* **THE DATA**

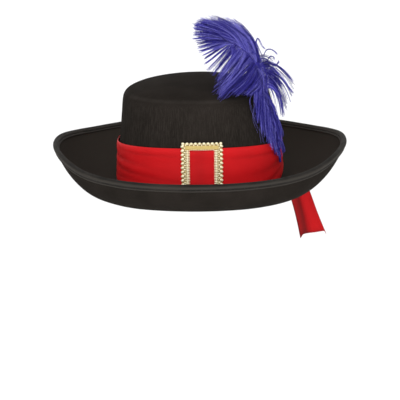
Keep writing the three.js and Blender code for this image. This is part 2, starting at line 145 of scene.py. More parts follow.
def smooth_row(rows, at):
    """The values of a table at a place between its rows, which run on mirrored past its ends."""
    start = math.floor(at)
    last = len(rows) - 1

    def row(i):
        i %= 2 * last
        return rows[i if i <= last else 2 * last - i]

    near = zip(*(row(start + step) for step in (-1, 0, 1, 2)))
    return [curve_through(*values, at - start) for values in near]


def brim_at(angle):
    fold, width, root, flat, edge = smooth_row(BRIM_SECTIONS, angle / 45)
    return fold, width, math.radians(root), flat, math.radians(edge)


def off_brim(brim, distance, stand):
    """A point stood off the brim's upper face: how far out it is, and how far up."""
    fold, width, root, flat, edge = brim
    level = min(distance, flat)
    out = level * math.cos(root)
    rise = fold + level * math.sin(root)
    slope = root
    if distance > flat:
        radius = (width - flat) / (edge - root)
        slope = lerp(root, edge, (distance - flat) / (width - flat))
        out += radius * (math.sin(slope) - math.sin(root))
        rise += radius * (math.cos(root) - math.cos(slope))
    return out - stand * math.sin(slope), rise + stand * math.cos(slope)


def crown_inset(height, angle):
    """How far in from its foot the crown's side is; farther in where the plume presses it."""
    around = abs(away_from(PRESSED_ANGLE, angle))
    pressed = math.cos(min(around / PRESSED_SPREAD, 1) * math.pi / 2) ** 2
    below = CROWN_ROWS[0]
    for row in CROWN_ROWS:
        if height <= row[0]:
            share = (height - below[0]) / max(row[0] - below[0], 1)
            return lerp(below[1] + below[2] * pressed, row[1] + row[2] * pressed, share)
        below = row
    return below[1] + below[2] * pressed


def on_fold(brim, height):
    """A height on the crown's side, which starts at the brim's fold and not at the same level."""
    return height + brim[0] * max(0, 1 - height / FOLD_REACH)


def half_sizes(inset):
    width = CROWN_HALF_WIDTH - inset
    if inset <= EVEN_INSET:
        return width, CROWN_HALF_LENGTH - inset
    return width, (CROWN_HALF_LENGTH - EVEN_INSET) * width / (CROWN_HALF_WIDTH - EVEN_INSET)


def place(angle, out, rise):
    """The point of the hat at an angle from the front: out from the crown's foot, and up."""
    width, length = half_sizes(max(-out, 0))
    sine, cosine = math.sin(math.radians(angle)), math.cos(math.radians(angle))
    x = width * math.copysign(abs(sine) ** (2 / PLAN_POWER), sine)
    y = -length * math.copysign(abs(cosine) ** (2 / PLAN_POWER), cosine)
    if out > 0:
        away = Vector((x / CROWN_HALF_WIDTH**2, y / CROWN_HALF_LENGTH**2)).normalized()
        x += away.x * out
        y += away.y * out
    return Vector((x, y, rise))


print("brim half width:", round(place(90, *off_brim(brim_at(90), 74, 0)).x, 1), "mm")

# %% [markdown]
# ## Making pieces
#
# Each piece is drawn in millimetres in a bmesh, scaled to metres once, and handed to a mesh object
# at the origin. A piece rides on the hat's one body, takes the place of its solid, and takes its
# finish.

# %% Helpers for pieces
def mesh_from(name, bm):
    mesh = bpy.data.meshes.new(name)
    bm.to_mesh(mesh)
    bm.free()
    return mesh


def add_piece(name, mesh, finish, replaced=()):
    mesh.shade_smooth()
    mesh.materials.append(finish)
    piece = add_to_scene(name, mesh)
    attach(piece, "root")
    for node in replaced:
        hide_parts(node)
    return piece


def drawn_piece(name, bm, finish, replaced=()):
    """A piece from a bmesh that was drawn in millimetres."""
    bmesh.ops.scale(bm, vec=(MM, MM, MM), verts=bm.verts)
    return add_piece(name, mesh_from(name, bm), finish, replaced)


def evaluated_mesh(source):
    graph = bpy.context.evaluated_depsgraph_get()
    return bpy.data.meshes.new_from_object(source.evaluated_get(graph))


def settle(piece):
    """Applies the piece's modifiers, so that what is seen is also what is kept."""
    mesh = evaluated_mesh(piece)
    mesh.name = piece.name
    piece.modifiers.clear()
    piece.data = mesh
    triangles = sum(len(face.vertices) - 2 for face in mesh.polygons)
    print(piece.name, "has", triangles, "triangles")


def subdivide(piece, levels):
    modifier = piece.modifiers.new("smooth", "SUBSURF")
    modifier.levels = levels
    modifier.render_levels = levels
    settle(piece)


def thicken(piece, thickness, offset):
    modifier = piece.modifiers.new("cloth", "SOLIDIFY")
    modifier.thickness = thickness * MM
    modifier.offset = offset
    modifier.use_even_offset = True
    settle(piece)


# %% [markdown]
# ## Finishes
#
# Every finish is a node material. One helper sets up the shader, others make a node and join it up in
# one line, and the last ones build the colours: a tone laid over another where a pattern is high. The
# pattern of threads serves both the tape and the satin, so it is a node group of its own. It reads
# a piece's UV map, which runs in metres along and across the cloth.

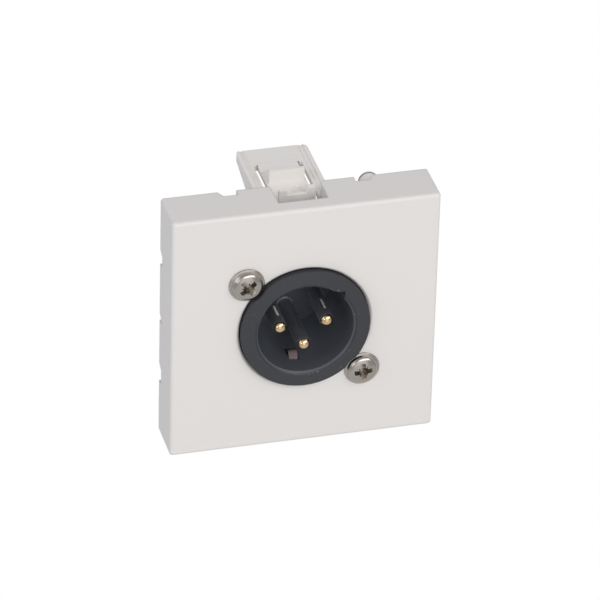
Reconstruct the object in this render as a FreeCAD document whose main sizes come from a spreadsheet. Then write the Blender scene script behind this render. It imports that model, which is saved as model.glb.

* **REQUIRED TASK**
Once more, set down the full listing, verbatim.

* **COMPLETED TASK**
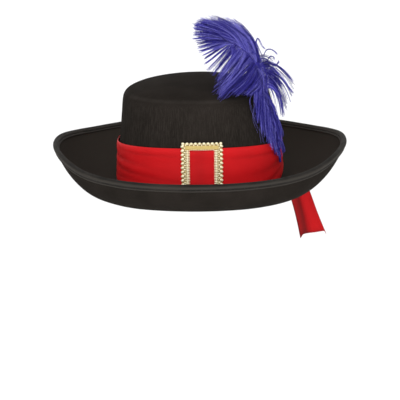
Keep writing the three.js and Blender code for this image. This is part 2, starting at line 145 of scene.py. More parts follow.
def smooth_row(rows, at):
    """The values of a table at a place between its rows, which run on mirrored past its ends."""
    start = math.floor(at)
    last = len(rows) - 1

    def row(i):
        i %= 2 * last
        return rows[i if i <= last else 2 * last - i]

    near = zip(*(row(start + step) for step in (-1, 0, 1, 2)))
    return [curve_through(*values, at - start) for values in near]


def brim_at(angle):
    fold, width, root, flat, edge = smooth_row(BRIM_SECTIONS, angle / 45)
    return fold, width, math.radians(root), flat, math.radians(edge)


def off_brim(brim, distance, stand):
    """A point stood off the brim's upper face: how far out it is, and how far up."""
    fold, width, root, flat, edge = brim
    level = min(distance, flat)
    out = level * math.cos(root)
    rise = fold + level * math.sin(root)
    slope = root
    if distance > flat:
        radius = (width - flat) / (edge - root)
        slope = lerp(root, edge, (distance - flat) / (width - flat))
        out += radius * (math.sin(slope) - math.sin(root))
        rise += radius * (math.cos(root) - math.cos(slope))
    return out - stand * math.sin(slope), rise + stand * math.cos(slope)


def crown_inset(height, angle):
    """How far in from its foot the crown's side is; farther in where the plume presses it."""
    around = abs(away_from(PRESSED_ANGLE, angle))
    pressed = math.cos(min(around / PRESSED_SPREAD, 1) * math.pi / 2) ** 2
    below = CROWN_ROWS[0]
    for row in CROWN_ROWS:
        if height <= row[0]:
            share = (height - below[0]) / max(row[0] - below[0], 1)
            return lerp(below[1] + below[2] * pressed, row[1] + row[2] * pressed, share)
        below = row
    return below[1] + below[2] * pressed


def on_fold(brim, height):
    """A height on the crown's side, which starts at the brim's fold and not at the same level."""
    return height + brim[0] * max(0, 1 - height / FOLD_REACH)


def half_sizes(inset):
    width = CROWN_HALF_WIDTH - inset
    if inset <= EVEN_INSET:
        return width, CROWN_HALF_LENGTH - inset
    return width, (CROWN_HALF_LENGTH - EVEN_INSET) * width / (CROWN_HALF_WIDTH - EVEN_INSET)


def place(angle, out, rise):
    """The point of the hat at an angle from the front: out from the crown's foot, and up."""
    width, length = half_sizes(max(-out, 0))
    sine, cosine = math.sin(math.radians(angle)), math.cos(math.radians(angle))
    x = width * math.copysign(abs(sine) ** (2 / PLAN_POWER), sine)
    y = -length * math.copysign(abs(cosine) ** (2 / PLAN_POWER), cosine)
    if out > 0:
        away = Vector((x / CROWN_HALF_WIDTH**2, y / CROWN_HALF_LENGTH**2)).normalized()
        x += away.x * out
        y += away.y * out
    return Vector((x, y, rise))


print("brim half width:", round(place(90, *off_brim(brim_at(90), 74, 0)).x, 1), "mm")

# %% [markdown]
# ## Making pieces
#
# Each piece is drawn in millimetres in a bmesh, scaled to metres once, and handed to a mesh object
# at the origin. A piece rides on the hat's one body, takes the place of its solid, and takes its
# finish.

# %% Helpers for pieces
def mesh_from(name, bm):
    mesh = bpy.data.meshes.new(name)
    bm.to_mesh(mesh)
    bm.free()
    return mesh


def add_piece(name, mesh, finish, replaced=()):
    mesh.shade_smooth()
    mesh.materials.append(finish)
    piece = add_to_scene(name, mesh)
    attach(piece, "root")
    for node in replaced:
        hide_parts(node)
    return piece


def drawn_piece(name, bm, finish, replaced=()):
    """A piece from a bmesh that was drawn in millimetres."""
    bmesh.ops.scale(bm, vec=(MM, MM, MM), verts=bm.verts)
    return add_piece(name, mesh_from(name, bm), finish, replaced)


def evaluated_mesh(source):
    graph = bpy.context.evaluated_depsgraph_get()
    return bpy.data.meshes.new_from_object(source.evaluated_get(graph))


def settle(piece):
    """Applies the piece's modifiers, so that what is seen is also what is kept."""
    mesh = evaluated_mesh(piece)
    mesh.name = piece.name
    piece.modifiers.clear()
    piece.data = mesh
    triangles = sum(len(face.vertices) - 2 for face in mesh.polygons)
    print(piece.name, "has", triangles, "triangles")


def subdivide(piece, levels):
    modifier = piece.modifiers.new("smooth", "SUBSURF")
    modifier.levels = levels
    modifier.render_levels = levels
    settle(piece)


def thicken(piece, thickness, offset):
    modifier = piece.modifiers.new("cloth", "SOLIDIFY")
    modifier.thickness = thickness * MM
    modifier.offset = offset
    modifier.use_even_offset = True
    settle(piece)


# %% [markdown]
# ## Finishes
#
# Every finish is a node material. One helper sets up the shader, others make a node and join it up in
# one line, and the last ones build the colours: a tone laid over another where a pattern is high. The
# pattern of threads serves both the tape and the satin, so it is a node group of its own. It reads
# a piece's UV map, which runs in metres along and across the cloth.

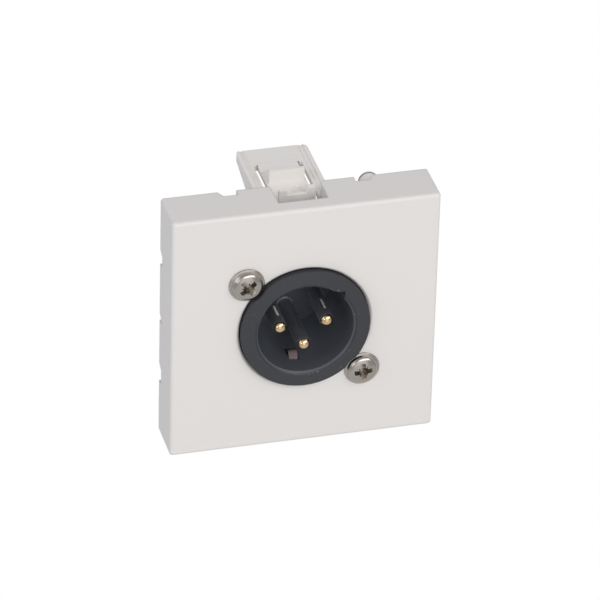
Reconstruct the object in this render as a FreeCAD document whose main sizes come from a spreadsheet. Then write the Blender scene script behind this render. It imports that model, which is saved as model.glb.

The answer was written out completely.